Neither Blue Jay is favored to medal; each faces a stiff challenge advancing to the 16-woman semifinals. Bogdanovski's 2:01.28 in the 200 is about seven seconds behind the time posted by top seed Sarah Sjostrom of Sweden. Shimizu, at 1:16.05, heads into the 100 breaststroke lagging five swimmers who qualified in under 1:06.
So you might not see any Blue Jays on NBC's prime time coverage. But they'll be on camera competing their hearts out in the prelims (Shimizu sometime after noon EDT on Sunday, Aug. 7, and Bogdanovski after noon on Monday, Aug. 8).
And isn't that what the Olympics are all about?
"I just want to do my absolute best and make my island, family, and school proud," Shimizu said.
Bogdanovski's goal is similar: a personal best and another Macedonian record.
"As long as I stay focused and calm, it is definitely an attainable goal," she said. "I will be happy with any place so long as I know I did the best I can, without letting my head get in the way of the process.
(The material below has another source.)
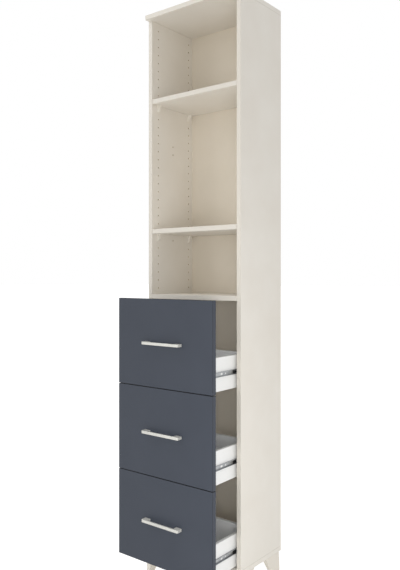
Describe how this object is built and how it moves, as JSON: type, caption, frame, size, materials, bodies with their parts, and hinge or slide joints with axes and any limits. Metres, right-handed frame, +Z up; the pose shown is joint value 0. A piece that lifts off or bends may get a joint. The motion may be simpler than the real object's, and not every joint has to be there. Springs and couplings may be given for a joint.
{
  "type": "storage cabinet",
  "caption": "Tall narrow storage cabinet: open shelves over drawers on ball slides, fronts in a contrasting colour with bow handles, on tapered splayed legs.",
  "frame": {"origin": "on the floor, centred under the cabinet with its drawers drawn out as stored", "axes": "+Z up, -Y the way the front faces and the drawers open, +X to the right of someone facing the front"},
  "size_m": [0.44, 0.465, 2.208],
  "materials": {
    "body_laminate": "matt melamine laminate, warm light grey-beige",
    "back_board": "thin fibreboard with the same decor",
    "leg_plastic": "moulded, in the colour of the body",
    "support_plastic": "moulded, beige",
    "dowel_wood": "beech",
    "screw_steel": "zinc plated",
    "cam_zinc": "die-cast zinc",
    "rail_steel": "bright zinc-plated sheet steel",
    "front_laminate": "matt anthracite laminate",
    "handle_metal": "satin, pale warm nickel tone",
    "box_white": "white foil on board",
    "bottom_white": "white lacquered hardboard",
    "cage_plastic": "black, with steel balls"
  },
  "bodies": {
    "cabinet": {"side_left": "body_laminate", "side_right": "body_laminate", "top_panel": "body_laminate", "bottom_panel": "body_laminate", "fixed_shelf": "body_laminate", "upper_shelf": "body_laminate", "lower_shelf": "body_laminate", "back_panel": "back_board", "front_leg_left": "leg_plastic", "front_leg_right": "leg_plastic", "rear_leg_left": "leg_plastic", "rear_leg_right": "leg_plastic", "shelf_supports": "support_plastic", "panel_dowels": "dowel_wood", "panel_screws": "screw_steel", "short_screws": "screw_steel", "cam_bolts": "screw_steel", "cam_locks": "cam_zinc", "upper_drawer_cabinet_rail_left": "rail_steel", "upper_drawer_cabinet_rail_right": "rail_steel", "middle_drawer_cabinet_rail_left": "rail_steel", "middle_drawer_cabinet_rail_right": "rail_steel", "lower_drawer_cabinet_rail_left": "rail_steel", "lower_drawer_cabinet_rail_right": "rail_steel"},
    "upper_drawer": {"upper_drawer_front": "front_laminate", "upper_drawer_handle": "handle_metal", "upper_drawer_handle_screws": "screw_steel", "upper_drawer_side_left": "box_white", "upper_drawer_side_right": "box_white", "upper_drawer_back": "box_white", "upper_drawer_bottom": "bottom_white", "upper_drawer_dowels": "dowel_wood", "upper_drawer_rail_left": "rail_steel", "upper_drawer_rail_right": "rail_steel", "upper_drawer_rail_screws": "screw_steel"},
    "upper_drawer_cages": {"upper_drawer_ball_cages": "cage_plastic"},
    "middle_drawer": {"middle_drawer_front": "front_laminate", "middle_drawer_handle": "handle_metal", "middle_drawer_handle_screws": "screw_steel", "middle_drawer_side_left": "box_white", "middle_drawer_side_right": "box_white", "middle_drawer_back": "box_white", "middle_drawer_bottom": "bottom_white", "middle_drawer_dowels": "dowel_wood", "middle_drawer_rail_left": "rail_steel", "middle_drawer_rail_right": "rail_steel", "middle_drawer_rail_screws": "screw_steel"},
    "middle_drawer_cages": {"middle_drawer_ball_cages": "cage_plastic"},
    "lower_drawer": {"lower_drawer_front": "front_laminate", "lower_drawer_handle": "handle_metal", "lower_drawer_handle_screws": "screw_steel", "lower_drawer_side_left": "box_white", "lower_drawer_side_right": "box_white", "lower_drawer_back": "box_white", "lower_drawer_bottom": "bottom_white", "lower_drawer_dowels": "dowel_wood", "lower_drawer_rail_left": "rail_steel", "lower_drawer_rail_right": "rail_steel", "lower_drawer_rail_screws": "screw_steel"},
    "lower_drawer_cages": {"lower_drawer_ball_cages": "cage_plastic"}
  },
  "joints": [
    {"name": "upper_drawer_slide", "type": "slide", "parent": "cabinet", "child": "upper_drawer", "axis": [0, -1, 0], "range_m": [-0.146, 0.034]},
    {"name": "upper_drawer_cage_roll", "type": "slide", "parent": "cabinet", "child": "upper_drawer_cages", "axis": [0, -1, 0], "range_m": [-0.073, 0.017]},
    {"name": "middle_drawer_slide", "type": "slide", "parent": "cabinet", "child": "middle_drawer", "axis": [0, -1, 0], "range_m": [-0.146, 0.034]},
    {"name": "middle_drawer_cage_roll", "type": "slide", "parent": "cabinet", "child": "middle_drawer_cages", "axis": [0, -1, 0], "range_m": [-0.073, 0.017]},
    {"name": "lower_drawer_slide", "type": "slide", "parent": "cabinet", "child": "lower_drawer", "axis": [0, -1, 0], "range_m": [-0.146, 0.034]},
    {"name": "lower_drawer_cage_roll", "type": "slide", "parent": "cabinet", "child": "lower_drawer_cages", "axis": [0, -1, 0], "range_m": [-0.073, 0.017]}
  ],
  "couplings": [
    {"joint": "upper_drawer_cage_roll", "follows": "upper_drawer_slide", "ratio": 0.5},
    {"joint": "middle_drawer_cage_roll", "follows": "middle_drawer_slide", "ratio": 0.5},
    {"joint": "lower_drawer_cage_roll", "follows": "lower_drawer_slide", "ratio": 0.5}
  ]
}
"I hope to raise Macedonia to the highest level possible at this meet, and have our country be recognized as one with potential for greatness," she added. "As a Hopkins athlete, I want to prove that DIII athletes have what it takes. … DIII doesn't mean we are any less competitive!"
Correction: Due to incorrect information on the FINA website, Ana Bogdanovski's qualifying time in the 200 freestyle was misstated in an earlier version of this article. The Hub regrets the error.